Back to the blood song. I would fervently argue that this song transcends normal critique and conversation. It will get stuck in your head and make you question every single relationship you’ve had. Frankly put, love can be draining.

“Julie Returns” – Julie Returns (2018)

This song is video game limbo. “Julie Returns” feels like hitting all the buttons on your game controller in a desperate attempt to get out of the room with no door while uncanny and robotic instrumentals urge you into nothingness. “Julie Returns” is an apology or a love letter or an existential contemplation.

“Julie vs. Robot Julie” – Woof Woof (2018)

“I’m so lonely/No-one knows me/The only thing that might help now/Is if I kill myself/But I don’t wanna do that/Cause someone might get mad/I’m so lonely”. These lyrics are a prime example of that ARTHUR-istic honesty I previously mentioned. With the above opening verse preceded by only seconds of a repetitive high-hat, this track quickly launches into its hazy exploration and questions of the duality of selfhood.

“I’m Too Good” – Woof Woof (2018)

The rising instrumentals at the beginning of this song slowly ease into some of ARTHUR’s most raw and eccentric lyrics and vocal inflections. What is one of my most revisited tracks off of “Woof Woof”, “I’m Too Good” is a practice in free association. ARTHUR’s interweaving of egotism with self-deception is novel and captivating. You’ll have a hard time setting this song down for any extended period of time.

“Wow F**K” – Woof Woof (2018)

ARTHUR’s most deceivingly upbeat song, this track is a minute and a half of pure head-bobbing, body-jumping music. While the instrumentals and delivery signal a song of youthful joy, the lyrics describe the uncertainty of recovery, growth and guilt. Just as the title reflects, ARTHUR is the master of juxtaposition on “Wow F**K”.

“I’ve Seen It” – Woof Woof (2018)

Arguably the most sentimental ARTHUR song, the last track on “Woof Woof ” is a soft whisper: self-aware, true, and hopeful. Guided by understated instrumentals, ARTHUR’s knowing and kind voice is on full-display in “I’ve Seen It” and it’s simply beautiful. This song is the gentle smile on the face of a healing person and you will likely find yourself listening to it when you’re in need of a safe place to rest.

“No Tengo” – Hair of the Dog (2020)

This track opens with a short sample from Righeira’s 1983 “No Tengo Dinero” and quickly launches into a fascinating and methodical instrumental composition. ARTHUR, making use of a more mortal voice than usual on this track (though the delivery is certainly still unearthly), sings to “she”. Shy expressions of love and recognition combined with loose promises to be better make for a classic ARTHUR track that’s just as unique and intriguing as the others.

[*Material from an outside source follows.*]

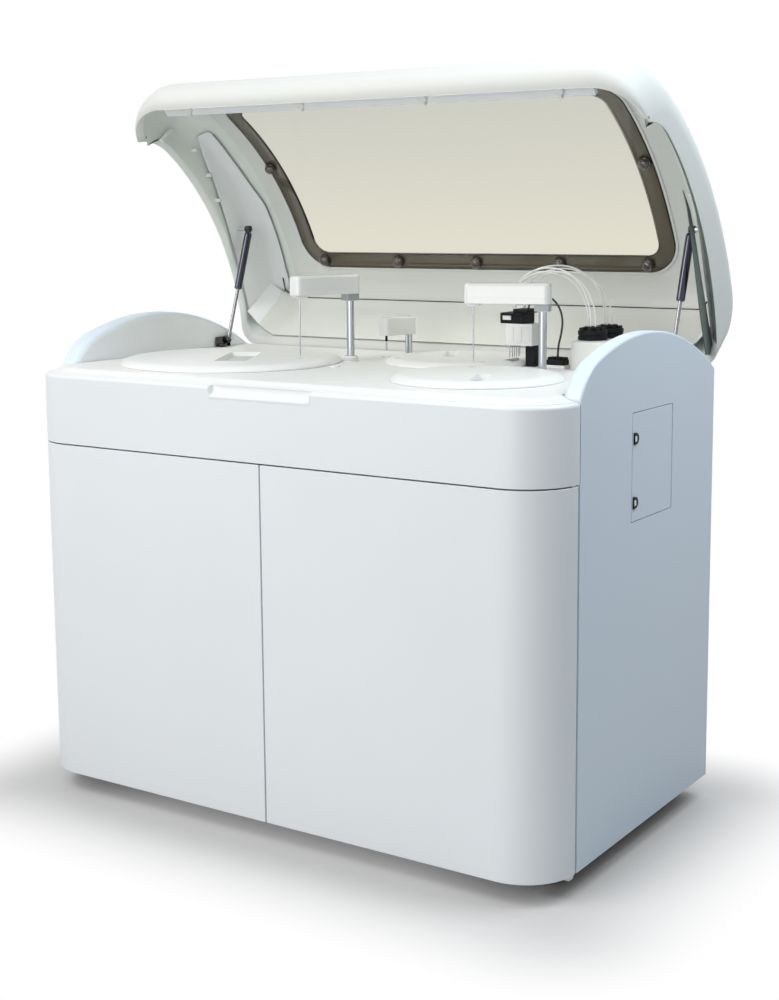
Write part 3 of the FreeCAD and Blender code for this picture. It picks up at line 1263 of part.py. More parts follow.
def struts(brackets):
    """Both gas struts; their lower brackets join the hinge brackets in one node."""
    low, way, reach = strut_line()
    rods, cylinders = [], []
    for side, sign, middle in (("left", 1, s.strut_across),
                               ("right", -1, s.body_width - s.strut_across)):
        def across(offset):
            return Vector(middle + sign * offset, 0, 0)
        half = s.strut_eye_width / 2
        axle_way = Vector(sign, 0, 0)
        eye = Part.makeCylinder(s.strut_eye_radius, s.strut_eye_width, low + across(-half),
                                axle_way)
        shank = Part.makeCylinder(s.strut_rod_radius, s.strut_rod_length, low + across(0), way)
        bore = Part.makeCylinder(s.strut_pin_radius + s.running_gap, 2 * s.strut_eye_width,
                                 low + across(-s.strut_eye_width), axle_way)
        rods.append(feature(f"{side}_rod", eye.fuse(shank).cut(bore)))
        tube_start = reach - s.strut_eye_radius - s.strut_cylinder_length
        tube = Part.makeCylinder(s.strut_cylinder_radius, s.strut_cylinder_length,
                                 low + across(0) + way * tube_start, way)
        room = Part.makeCylinder(s.strut_rod_radius + s.running_gap, s.strut_bore_length,
                                 low + across(0) + way * tube_start, way)
        top_eye = Part.makeCylinder(s.strut_eye_radius,
                                    s.strut_cylinder_radius + s.strut_eye_width / 2,
                                    low + way * reach + across(-s.strut_cylinder_radius),
                                    axle_way)
        cylinders.append(feature(f"{side}_cylinder", tube.fuse(top_eye).cut(room)))
        pin_start = half + s.stud_gap + s.strut_bracket_wall
        plate = Part.makeBox(s.strut_bracket_wall, s.strut_bracket_depth,
                             s.strut_low_height - s.deck_top + s.strut_eye_radius,
                             Vector(-s.strut_bracket_wall / 2, -s.strut_bracket_depth / 2, 0))
        plate.translate(across(-half - s.stud_gap - s.strut_bracket_wall / 2)
                        + Vector(0, s.strut_low_depth, s.deck_top))
        pin = Part.makeCylinder(s.strut_pin_radius,
                                pin_start + half + s.strut_bracket_wall / 2,
                                low + across(-pin_start), axle_way)
        brackets.append(feature(f"{side}_strut_bracket", plate.fuse(pin)))
    node("strut_rods", *rods)
    node("strut_cylinders", *cylinders)
    node("lid_brackets", *brackets)


# Inside the cabinet


def fluid_tanks():
    tanks = []
    low = "tube_width + floor_thickness"
    for index, name in enumerate(("water_tank", "waste_tank")):
        left = f"tank_left + tank_spacing * {index}"
        body = rounded(name + "_round",
                       box(name + "_block", left, "tank_front", low, "tank_width",
                           "tank_depth", "tank_height"), s.tank_round, upright)
        cap = rod(name + "_cap", "tank_cap_radius", "tank_cap_height",
                  f"{left} + tank_width / 2", "tank_front + tank_depth / 2",
                  f"{low} + tank_height")
        tanks += [body, cap]
    return node("fluid_tanks", *tanks)


def electronics():
    low = "tube_width + floor_thickness"
    node("power_supply", box("supply_case", "supply_left", "supply_front", low,
                             "supply_width", "supply_depth", "supply_height"))
    body = box("photometer_case", "photometer_left", "photometer_front",
               "fascia_top - photometer_height", "photometer_width", "photometer_depth",
               "photometer_height")
    lens = rod("photometer_lens", "lens_radius", "lens_length",
               "photometer_left - lens_length", "photometer_front + photometer_depth / 2",
               "fascia_top - photometer_height / 2", "x")
    node("photometer", fuse("photometer_body", body, lens))


def syringes():
    """A syringe block on the front rail, with a plunger under each barrel."""
    high = "bench_top - bench_thickness"
    block = box("syringe_case", "syringe_left", "frame_front - syringe_depth",
                f"{high} - syringe_height", "syringe_width", "syringe_depth",
                "syringe_height")
    bores = []
    for index, name in enumerate(("reagent_plunger", "sample_plunger")):
        centre = (f"syringe_left + syringe_width / 2 + syringe_step * {index - 0.5}",
                  "frame_front - syringe_depth / 2")
        start = f"{high} - syringe_height"
        bores.append(rod(name + "_bore", "plunger_radius + running_gap",
                         "plunger_inside + seam", *centre, start))
        stem = rod(name + "_stem", "plunger_radius", "plunger_length", *centre,
                   f"{start} + plunger_inside - plunger_length")
        knob = rod(name + "_knob", "plunger_knob_radius", "plunger_knob_height", *centre,
                   f"{start} + plunger_inside - plunger_length - plunger_knob_height")
        node(name, fuse(name + "_body", stem, knob))
    node("syringe_block", cut("syringe_drilled", block, *bores))


def rear_ports():
    inlet = box("inlet_body", "inlet_left", "body_depth", "inlet_low", "inlet_width",
                "inlet_depth", "inlet_height")
    recess = box("inlet_recess", "inlet_left + seam", "body_depth + inlet_depth / 2",
                 "inlet_low + seam", "inlet_width - 2 * seam", "inlet_depth",
                 "inlet_height - 2 * seam")
    pieces = [cut("inlet", inlet, recess)]
    for index in range(int(s.spigots)):
        centre = (f"spigot_left + spigot_step * {index}", "body_depth", "spigot_height")
        pieces.append(cut(
            f"spigot_{index}",
            fuse(f"spigot_{index}_body",
                 rod(f"spigot_{index}_flange", "spigot_flange_radius", "spigot_flange",
                     *centre, "y"),
                 rod(f"spigot_{index}_tube", "spigot_radius",
                     "spigot_flange + spigot_length", *centre, "y")),
            rod(f"spigot_{index}_bore", "spigot_bore",
                "spigot_flange + spigot_length", *centre, "y")))
    pieces.append(switch_frame())
    return node("rear_ports", *pieces)


def switch_frame():
    """The rim on the back in which the power rocker tips."""
    outer = box("switch_outer", "switch_left - switch_rim", "body_depth",
                "inlet_low - switch_rim", "rocker_width + 2 * switch_rim", "switch_depth",
                "rocker_height + 2 * switch_rim")
    hole = box("switch_hole", "switch_left - rocker_gap", "body_depth - switch_depth",
               "inlet_low - rocker_gap", "rocker_width + 2 * rocker_gap",
               "switch_depth * 3", "rocker_height + 2 * rocker_gap")
    pin_hole = rod("switch_pin_hole", "rocker_pin_radius + running_gap",
                   "rocker_width + 2 * rocker_pin_length",
                   "switch_left - rocker_pin_length", "body_depth + switch_depth / 2",
                   "inlet_low + rocker_height / 2", "x")
    return cut("switch_frame", outer, hole, pin_hole)


def power_rocker():
    axis = ("body_depth + switch_depth / 2", "inlet_low + rocker_height / 2", "x")
    key = meet("rocker_key",
               box("rocker_block", "switch_left",
                   "body_depth + switch_depth / 2 - rocker_depth / 2", "inlet_low",
                   "rocker_width", "rocker_depth", "rocker_height"),
               rod("rocker_round", "rocker_height / 2", "rocker_width", "switch_left", *axis))
    pin = rod("rocker_pin", "rocker_pin_radius",
              "rocker_width + 2 * rocker_pin_length - 2 * rocker_gap",
              "switch_left - rocker_pin_length + rocker_gap", *axis)
    node("power_rocker", fuse("power_rocker_body", key, pin))


# Build, check and write


def build():
    base_frame()
    levelling_feet()
    for side in ("left", "right"):
        door(side)
        side_panel(side)
    door_pivots()
    front_fascia()
    hatch_door()
    rear_panel()
    work_deck()
    wash_wells()
    for disc in DISCS:
        disc_cover(disc)
        pot(disc)
    disc_motors()
    carousels()
    reaction_rotor()
    lift_columns()
    for arm in ARMS:
        carriage(arm)
    probe_arm("reagent")
    probe_arm("sample")
    mixer_arm()
    wash_station()
    raised_housing()
    tube_manifolds()
    tubes_and_cable()
    hood_parts()
    window_knobs()
    light_bar()
    hood_liners()
    struts(lid_hinges())
    fluid_tanks()
    electronics()
    syringes()
    rear_ports()
    power_rocker()


def check():
    doc.recompute()
    for thing in doc.Objects:
        if "Invalid" in thing.State or "Error" in thing.State:
            raise RuntimeError(f"{thing.Name} failed: {thing.State}")
    for label, thing in NODES.items():
        if thing.Shape.isNull() or not thing.Shape.isValid() or not thing.Shape.Solids:
            raise RuntimeError(f"{label} has no valid solid")


def write():
    os.makedirs("parts", exist_ok=True)
    for label, thing in NODES.items():
        thing.Shape.exportStep(os.path.join("parts", label + ".step"))
    print(len(NODES), "nodes written")


build()
check()
write()
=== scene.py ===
"""Looks of the floor-standing chemistry analyzer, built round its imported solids.

Places are cabinet millimetres, as in the part's source: X from the left side, Y back from the
front face and Z up from the lower edge of the panels. CABINET and LID turn them into metres.
"""
import math

import bmesh
import bpy
from mathutils import Matrix, Vector


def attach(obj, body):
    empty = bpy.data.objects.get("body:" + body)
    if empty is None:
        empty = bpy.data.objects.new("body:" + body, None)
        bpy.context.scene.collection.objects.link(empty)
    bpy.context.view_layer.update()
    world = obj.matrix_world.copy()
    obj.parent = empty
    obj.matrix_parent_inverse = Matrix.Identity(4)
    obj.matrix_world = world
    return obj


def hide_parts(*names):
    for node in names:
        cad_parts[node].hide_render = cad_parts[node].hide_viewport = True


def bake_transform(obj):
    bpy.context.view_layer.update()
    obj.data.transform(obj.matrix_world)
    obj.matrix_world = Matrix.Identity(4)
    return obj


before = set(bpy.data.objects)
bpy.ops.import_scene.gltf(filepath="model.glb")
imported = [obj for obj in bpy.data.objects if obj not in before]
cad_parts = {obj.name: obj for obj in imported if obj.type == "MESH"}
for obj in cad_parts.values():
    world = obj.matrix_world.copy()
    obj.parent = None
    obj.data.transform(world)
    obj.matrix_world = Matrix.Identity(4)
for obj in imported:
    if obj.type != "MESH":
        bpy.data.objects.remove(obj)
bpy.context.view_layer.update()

WIDTH, DEPTH = 1240, 706
ORIGIN = Vector((620, 431, -45))
CABINET = Matrix.Scale(0.001, 4) @ Matrix.Translation(-ORIGIN)
HINGE = Vector((0, 700, 838))
LID_ANGLE = math.radians(-54.6)
LID = (CABINET @ Matrix.Translation(HINGE) @ Matrix.Rotation(LID_ANGLE, 4, "X")
       @ Matrix.Translation(-HINGE))
MIRROR = Matrix.Translation((WIDTH, 0, 0)) @ Matrix.Diagonal((-1, 1, 1, 1))
# Turns an outline's own x, y and z to depth, height and across the body
SIDEWAYS = Matrix(((0, 0, 1, 0), (1, 0, 0, 0), (0, 1, 0, 0), (0, 0, 0, 1)))
UP = Vector((0, 0, 1))

scene = bpy.context.scene
scene.view_settings.view_transform = "Standard"


# Camera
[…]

“Fix” – Hair of the Dog (2020)

While a handful of his other tracks touch on it, no other ARTHUR song presents ideations of addiction as explicitly and fully as “Fix”. Pointedly titled, ARTHUR plays both sides of the story on this song. At the beginning, we get a glimpse at one person’s desire for this fix to be stopped, and with a seamless transition after the first few lines, we learn about the other individual’s inability to do so. The song is full, emotional and difficult. It urges self-reflection without ever asking for it.

“Something Sweet” (ft. Caleb Giles) – Hair of the Dog (2020)

The only ARTHUR track with a credited vocal feature, Caleb Giles and ARTHUR come together in an unexpectedly fitting way to create this speculative and eerie song. What I once believed were two dichotomous artists, ARTHUR’s experimental and genre-bending style blends seamlessly with Caleb Giles’ dexterous alternative hip-hop approach. Both bring intriguing and strange lyrical content to the track and you’d be hard pressed to find another song like it.

Click here to listen to the playlist on my Spotify.

Ultimately, ARTHUR is just one of those artists you have to hear for yourself. Enjoy your first listen of each song; I promise it’ll be special. Then enjoy all those repeats.